Una de las grandes alegrías que me ha deparado el largo oficio de la literatura fue conocer a Abraham García, quien hace ya veinte años entró en la extinta librería Altair de Madrid, donde yo trabajaba, recolectó un montón de libros bajo el brazo derecho mientras con el izquierdo señalaba una novela que había en el expositor, Nanga Parbat, comentando que era una lástima que alguien no hiciera una película con ella. "Si lo sabré yo" me lamenté, "que es mía". Abraham se echó a reír y me invitó a cenar aquella misma noche en su restaurante, Viridiana, en pago del buen rato que había pasado en aquella gélida montaña de Pakistán. El azar no tuvo nada que ver en el asunto sino más bien la intercesión de otro gran amigo, el poeta Alvaro Muñoz Robledano, que ya me había prevenido de que a Abraham le gustaba más la literatura que la gastronomía y más incluso que las carreras de caballos, aunque no tanto como las mujeres.
Esa querencia literaria es algo que cualquiera de los comensales puede adivinar al echar un vistazo a una carta salpicada de referencias a Neruda, a Melville, a Borges o a Rulfo. Descubrir al Abraham García cocinero a estas alturas -pionero de la cocina de fusión, mago de Viridiana, y uno de los chefs más reconocidos del mundo, aparte de contar tan discípulos tan eminentes como Dabiz Muñoz o César Rodríguez- sería una redundancia, pero no lo sería tanto constatar que su amor incondicional por la literatura es recíproco. Llevo años diciéndole a Abraham, autor de varias biblias culinarias de impecable factura, que debería despojarse del gorro de cocinero a la hora de escribir y lanzarse a la narración sin excusas, un consejo que finalmente ha encontrado acomodo en El fabricante de arco iris, un conjunto de quince relatos soberbiamente editado por Sebastián Fiorilli en la colección ReLata, de La Conservadora, una edición limitada envuelta en una caja de conservas.
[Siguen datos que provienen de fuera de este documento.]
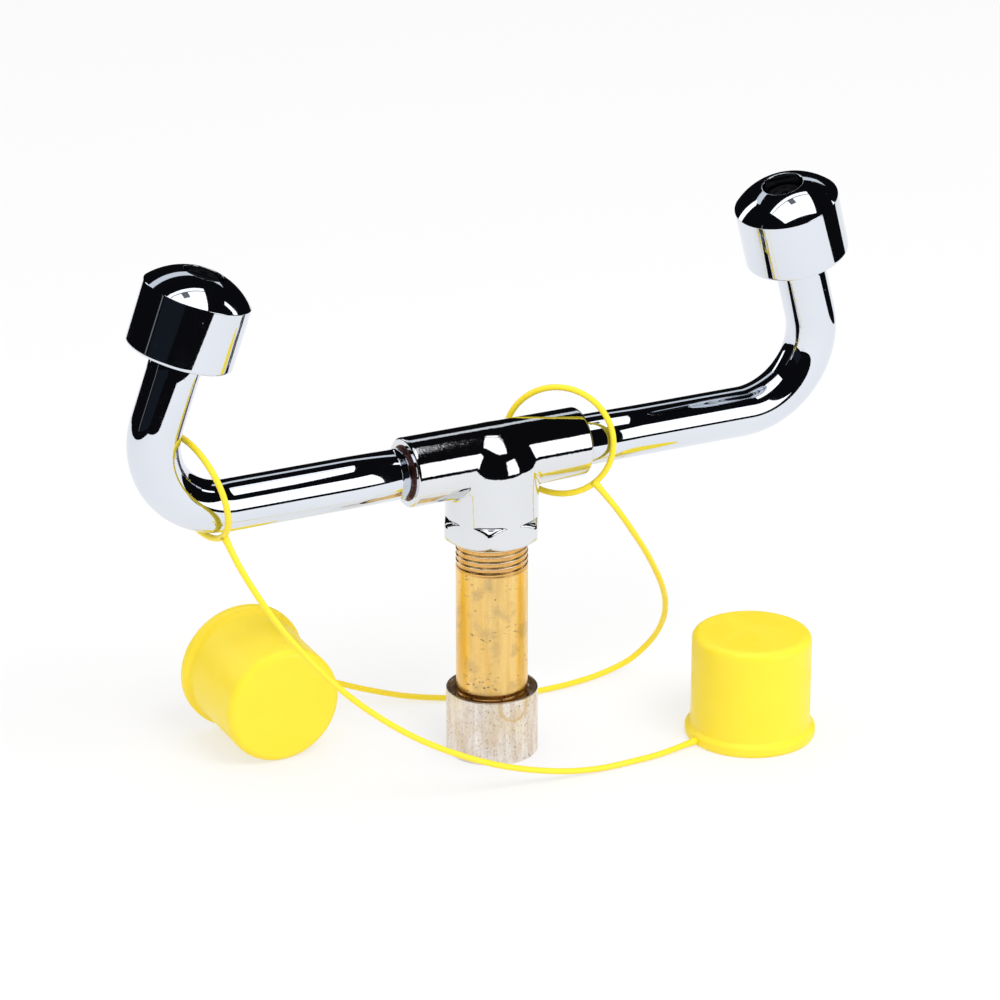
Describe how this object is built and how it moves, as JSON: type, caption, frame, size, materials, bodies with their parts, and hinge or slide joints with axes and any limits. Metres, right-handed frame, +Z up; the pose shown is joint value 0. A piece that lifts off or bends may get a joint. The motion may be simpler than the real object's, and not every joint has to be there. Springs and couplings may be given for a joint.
{
  "type": "twin-head eyewash assembly",
  "caption": "Chrome tee on a brass nipple feeding two bent arms with round spray heads, and two tethered yellow dust caps.",
  "frame": {"origin": "on the surface the assembly stands on, under the middle of the plumbing's plan box", "axes": "+X along the right arm, +Y away from the person rinsing, +Z up"},
  "size_m": [0.2276, 0.0982, 0.1657],
  "materials": {
    "chrome": "bright plated, mirror smooth",
    "cast_chrome": "bright plate over a lightly textured casting",
    "brass": "drawn and lightly tarnished",
    "nickel": "dull plate with fine lengthwise marks and spots",
    "braze": "dark oxidised braze fillet",
    "steel": "stainless sheet",
    "rubber": "matt black",
    "acetal": "moulded, off-white",
    "black_plastic": "moulded, near black",
    "vinyl": "soft moulded vinyl with a low gloss"
  },
  "bodies": {
    "plumbing": {"inlet_coupling": "nickel", "supply_nipple": "brass", "tee_body": "cast_chrome", "left_arm_tube": "chrome", "left_braze_ring": "braze", "left_head_adapter": "chrome", "right_arm_tube": "chrome", "right_braze_ring": "braze", "right_head_adapter": "chrome"},
    "left_gasket": {"left_head_gasket": "rubber"},
    "left_head": {"left_head_shell": "chrome", "left_retaining_ring": "steel", "left_flow_regulator": "acetal", "left_regulator_seal": "rubber", "left_strainer_screen": "steel", "left_spray_nozzle": "black_plastic"},
    "right_gasket": {"right_head_gasket": "rubber"},
    "right_head": {"right_head_shell": "chrome", "right_retaining_ring": "steel", "right_flow_regulator": "acetal", "right_regulator_seal": "rubber", "right_strainer_screen": "steel", "right_spray_nozzle": "black_plastic"},
    "front_tether": {"front_loop": "vinyl", "front_strap": "vinyl"},
    "front_dust_cap": {"front_cap": "vinyl"},
    "rear_tether": {"rear_loop": "vinyl", "rear_strap": "vinyl"},
    "rear_dust_cap": {"rear_cap": "vinyl"}
  },
  "joints": [
    {"name": "left_head_rise", "type": "slide", "parent": "plumbing", "child": "left_gasket", "axis": [0.3007, -0.098, 0.9487], "range_m": [0, 0.00508]},
    {"name": "left_head_unscrew", "type": "hinge", "parent": "left_gasket", "child": "left_head", "pos_m": [-0.0992, -0.00045, 0.14077], "axis": [0.3007, -0.098, 0.9487], "range_deg": [0, 1440]},
    {"name": "right_head_rise", "type": "slide", "parent": "plumbing", "child": "right_gasket", "axis": [-0.3007, -0.098, 0.9487], "range_m": [0, 0.00508]},
    {"name": "right_head_unscrew", "type": "hinge", "parent": "right_gasket", "child": "right_head", "pos_m": [0.0992, -0.00045, 0.14077], "axis": [-0.3007, -0.098, 0.9487], "range_deg": [0, 1440]},
    {"name": "front_loop_slide", "type": "slide", "parent": "plumbing", "child": "front_tether", "axis": [1, 0, 0], "range_m": [0, 0.045]},
    {"name": "front_cap_lift", "type": "slide", "parent": "front_tether", "child": "front_dust_cap", "axis": [0, 0, 1], "range_m": [0, 0.04]},
    {"name": "rear_loop_slide", "type": "slide", "parent": "plumbing", "child": "rear_tether", "axis": [1, 0, 0], "range_m": [0, 0.035]},
    {"name": "rear_cap_lift", "type": "slide", "parent": "rear_tether", "child": "rear_dust_cap", "axis": [0, 0, 1], "range_m": [0, 0.04]}
  ],
  "couplings": [
    {"joint": "left_head_rise", "follows": "left_head_unscrew", "m_per_rad": 0.00020213},
    {"joint": "right_head_rise", "follows": "right_head_unscrew", "m_per_rad": 0.00020213}
  ]
}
En un párrafo de este breve libro de relatos, concretamente en una nota a pie de página, cabe la noticia de que los curas fracasaron estrepitosamente en Robledillo, el pueblo de Abraham García, en cuanto insinuaron que "para hacer semejante mundo, Dios había necesitado seis días". En la siguiente nota a pie de página se recuerda que en la lápida que invariablemente rememora en las aldeas los nombres de los caídos por Dios y por España siempre se omite la lista de las víctimas republicanas. Son cuentos transidos por los recuerdos de una infancia montaraz, transida de hambre, tomillo y posguerra, con los bosques de los montes toledanos todavía preñados por el olor a pólvora de los últimos maquis y la mala leche de los guardias civiles que les daban caza. Pero también cabe aquí la mirada compasiva hacia los desprotegidos, los pobres y los huérfanos, apretados todos ellos en una prosa densa y bellísima.
Nueve, rojo, impar y falta, la historia de un percebeiro ludópata con mala suerte para la ruleta de las olas, podría honrar perfectamente cualquier antología. También podrían hacerlo el ansia del matarife ansioso por fumarse un cigarrillo o la tristeza de Natacha, despedida de un locutorio por su costumbre de ponerse tapones en los oídos para no oír la ristra de desgracias que sueltan los emigrantes en las cabinas. Yo todavía escucho la voz de Abraham cuando me contó la historia de aquel comensal desdichado que fue a cenar solo a Viridiana la noche de San Valentín. Conmovido por su desamparo, Abraham se sentó a su lado y le comentó que era una noche perfecta para irse a cenar a un parador nacional con la mujer de otro. "Yo soy el otro" le dijo el hombre con un estornudo.